The 1951 version of the Indian Act repealed the 1927 Act in its entirety, and assigned to the Minister of Indian Affairs “broad discretionary powers over the implementation of the Act as well as the daily lives of Indians on reserves”. The 1951 Act continued the requirement that consent of the federal government was necessary for the alienation and management of reserve lands. The 1951 Act also provided for the “Certificate of Possession” whereby an Indian could be in lawful possession of reserve land if it had been allotted to him by the Band Council, and approved by the Minister. LaForme J.A. emphasized that a Certificate of Possession is merely evidence of the allotment, and not the instrument of conveyance. The 1951 Act also introduced the current section 88, making certain provincial laws applicable to reserves.

Post-1951 amendments to the Indian Act included giving Bands greater powers to tax land interests, and permitted individuals to mortgage leaseholds on reserves. Amendments in 1988 to what is now section 89(1) added the words “or a band”, thereby permitting Bands to seize or execute upon real or personal property situated on a reserve. LaForme J.A. held:

This demonstrates a further intention of the legislation and purpose of Parliament: that real and personal property be protected from the general public, but not another Indian or band.
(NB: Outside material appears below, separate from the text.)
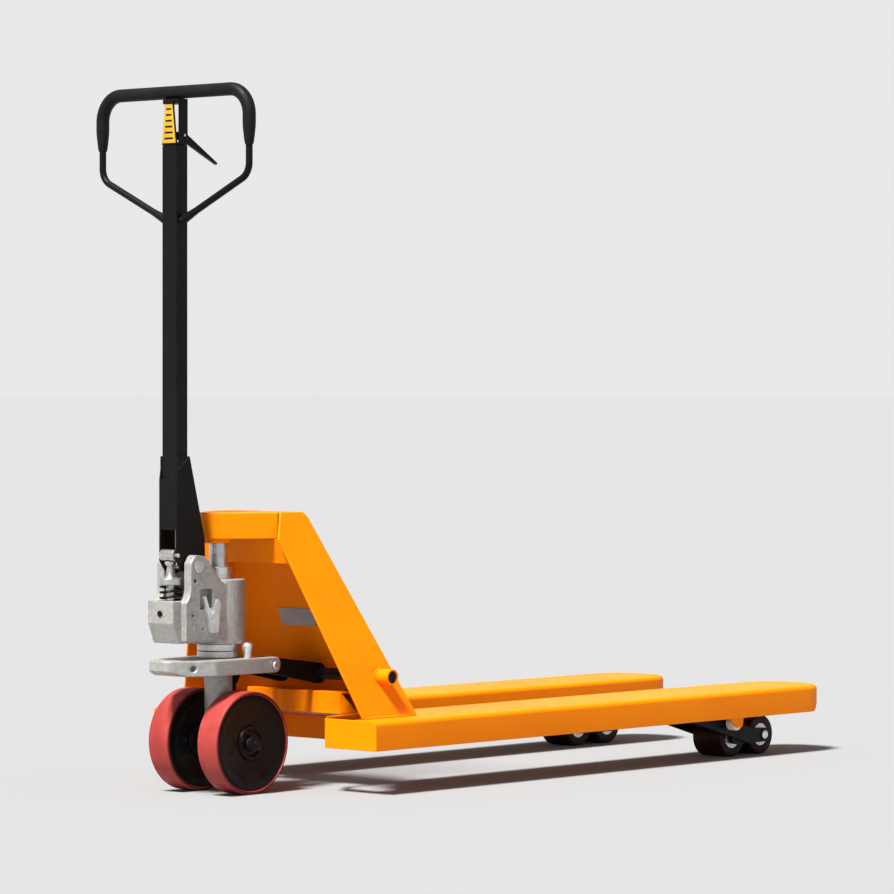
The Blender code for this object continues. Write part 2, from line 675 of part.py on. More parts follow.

However, meaningful management of reserve lands remained within the jurisdiction of the Department of Indian Affairs and outside of the power of Indians, bands and band councils. The Report of Royal Commission, Vol. 1, p. 285 describes the status this way:

By the time of the 1951 Indian Act revision, bands and band councils were no longer in a position to exercise any real control over their reserve lands beyond refusing to consent to land surrenders for sale or attaching conditions to such surrenders. This situation has continued almost unchanged to the present day.

The Court concluded that there have always been and continue to be “several fundamental purposes and intentions of Indian legislation”. LaForme J.A. then summarized the purpose of the Indian Act and the intention of Parliament as including recognition and affirmation of the following:

  • Title to Indian lands is always with the Crown, which owns the underlying fee simple that vested in the Crown upon discovery of the lands which today are Canada. Because the legal title to reserve land is vested in the Crown it is not subject to seizure under legal process.
  • Indian interest in lands in Canada is only the right to use and occupy them; it is not ownership in fee simple. The land rights are communal, but can be divided into individually held parcels of possession and evidenced by Certificates of Possession. The right of Indian possession of reserve land cannot be transferred, sold or surrendered to anyone other than to an Indian band or an Indian, provided always that it is with the consent of the government of Canada. As reserve land is Crown land, it is inalienable to third parties except with the consent of the Crown.
  • Indians are defined as legal wards of the state and under the authority of their guardian, the government of Canada. In furtherance of this, the government of Canada is vested with virtually full control and management of Indians and reserve lands. In this role, the government of Canada has prohibited encroachments upon Indian reserve lands and ensured that the real and personal property of an Indian or a band is not subject to charge, pledge, mortgage, attachment, levy, seizure, distress or execution in favour or at the instance of any person other than an Indian or a band.

LaForme J.A. also commented that the repeal of the enfranchisement provisions in 1985 discontinued Parliament’s purpose of assimilating Indians into mainstream Canada “directly through the Indian Act”.

The Court then turned to the application of these principles to the dispute at hand. LaForme J.A. again provided a summary in point form:

  • reserve lands are Crown lands that have been set apart by the Crown for the use and benefit of a band – s. 2(1);
  • the affirmation that title to reserve land continues to be with the Crown – s.  2(1) and 18(1);
  • reserve land is communal and possession of it may only be allotted to an Indian band or to its members, and only for them to use and for their benefit – s. 20(1);
  • possession of reserve lands cannot be allotted to an Indian unless consent is given by the Minister who may evidence the right of possession be issuing a Certificate of Possession – s. 20(1)-(2); and,
  • reserve lands cannot be sold or title to them conveyed, nor can they be leased or any interest in them granted, unless they have been surrendered by the band to the Crown – ss. 37-38.

The right of an Indian to possess reserve lands under a Certificate of Possession is separate and distinct from ownership of the reserve lands. A band member cannot be allotted title to the land itself, because that it always with the Crown. Unless there is a surrender, an Indian or band can only ever retain a possessory right to use the land for his benefit.  Any seizure through legal process of an Indian’s right of possession of reserve land “cannot amount to seizure of reserve land pursuant to s. 29”.

The purpose of section 89 is to insulate the property interests of Indians in their reserve lands from the intrusions and interferences of the larger society. However, it places no constraints on the ability of Indians to charge, pledge or mortgage property among themselves. For the purposes of this appeal, it is not necessary to determine whether the Certificates of Possession held by Miracle constitute “real” or “personal” property. The motions judge correctly found that it was subject to seizure in favour of the MBQ pursuant to section 89. The wording of the Indian Act makes clear that “real or personal property of an Indian” is not the same as “reserve lands”.

The appeal was therefore dismissed, with costs of $25,000 payable to the MBQ, to be added to the debt owing by Miracle and satisfied through the sale of Miracle’s possession of the CP Allotted Lands.